TASK GOAL:
Repeat everything from the line holding "hide_parts(node)" to the line holding "a frame node", inclusive, exactly. Leave out the rest.

DATA EXTRACT:

━━━━━━━━━━━━━━━━━━━━━━━━━━━━━━

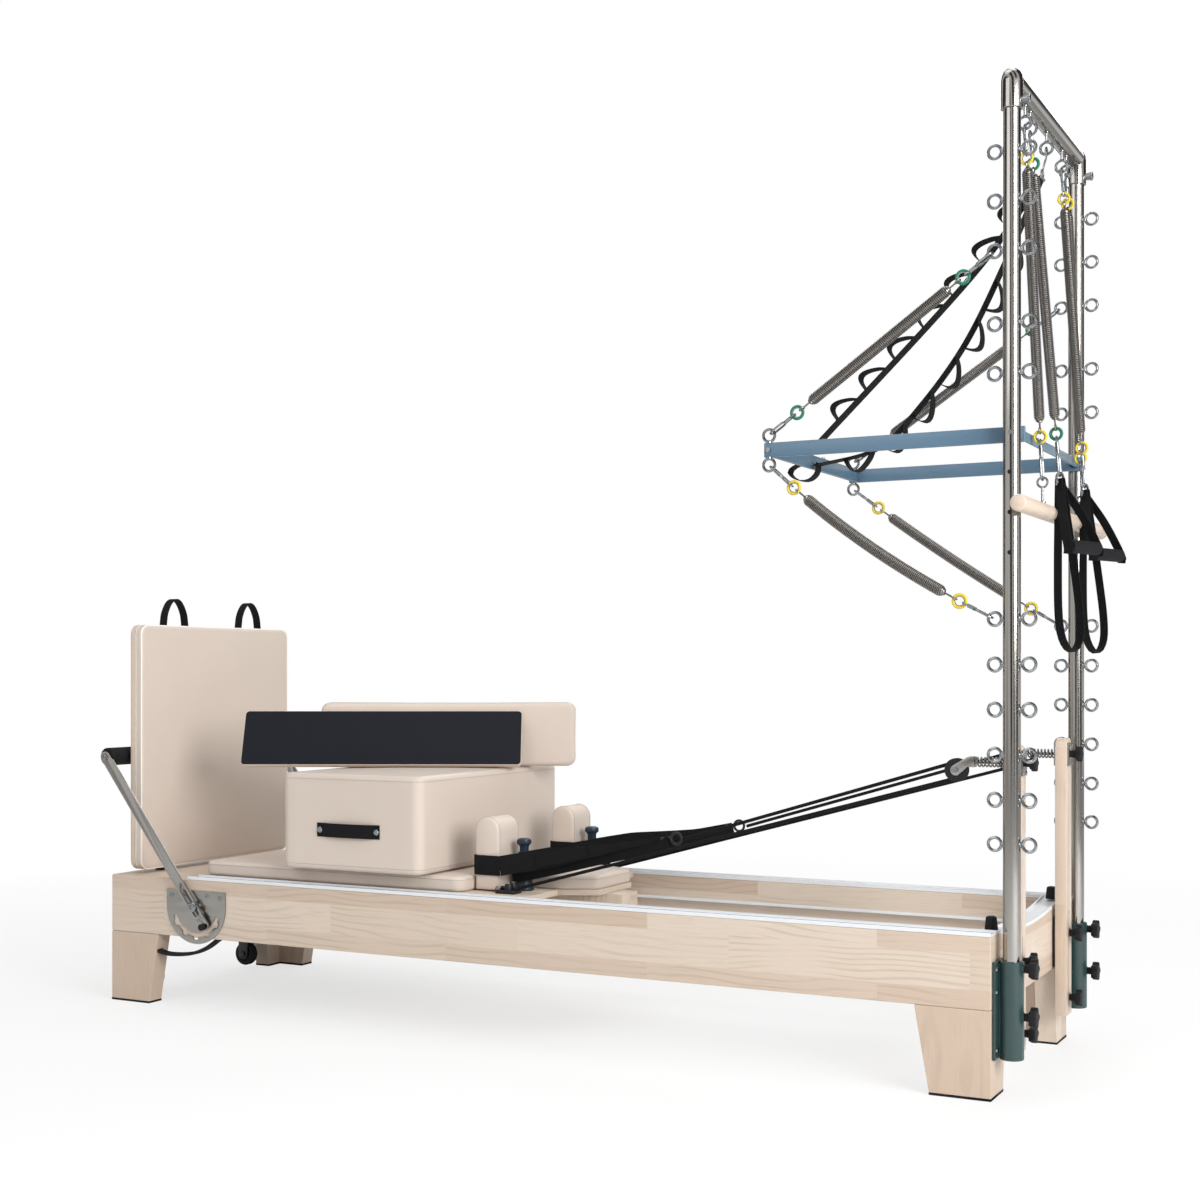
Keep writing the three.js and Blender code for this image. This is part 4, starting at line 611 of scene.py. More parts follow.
def add_piece(name, bm, finish, body="root", node=None, angle=38):
    """Makes a piece of a bmesh, with its finish; it rides its body, unless a blend will carry it."""
    bmesh.ops.transform(bm, matrix=TO_FRAME, verts=bm.verts)
    bmesh.ops.recalc_face_normals(bm, faces=bm.faces)
    mesh = bpy.data.meshes.new(name)
    bm.to_mesh(mesh)
    bm.free()
    mesh.shade_smooth()
    mesh.set_sharp_from_angle(angle=math.radians(angle))
    material, slot = finishes[finish]
    mesh.materials.append(material)
    made = bpy.data.objects.new(name, mesh)
    bpy.context.scene.collection.objects.link(made)
    if body:
        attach(made, body)
    if node:
        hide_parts(node)
    return made


def add_pieces(stem, parts, body="root", node=None):
    """Makes the pieces that share a body and a node, each given as its part's name, bmesh and finish."""
    for part, bm, finish in parts:
        add_piece(f"{stem}_{part}", bm, finish, body, node)


def dress(node, finish, edge=0.0):
    """Gives a frame node its finish, and rounds its edges."""
    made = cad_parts[node]
    for held in made.material_slots:
        held.material = finishes[finish][0]
    if edge:
        weld = made.modifiers.new("weld", "WELD")
        weld.merge_threshold = 0.00002
        rounding = made.modifiers.new("edges", "BEVEL")
        rounding.width = edge
        rounding.segments = 3
        rounding.limit_method = "ANGLE"
        rounding.angle_limit = math.radians(40)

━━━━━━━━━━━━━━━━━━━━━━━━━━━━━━

EXERCISE RESULT:
        hide_parts(node)
    return made


def add_pieces(stem, parts, body="root", node=None):
    """Makes the pieces that share a body and a node, each given as its part's name, bmesh and finish."""
    for part, bm, finish in parts:
        add_piece(f"{stem}_{part}", bm, finish, body, node)


def dress(node, finish, edge=0.0):
    """Gives a frame node its finish, and rounds its edges."""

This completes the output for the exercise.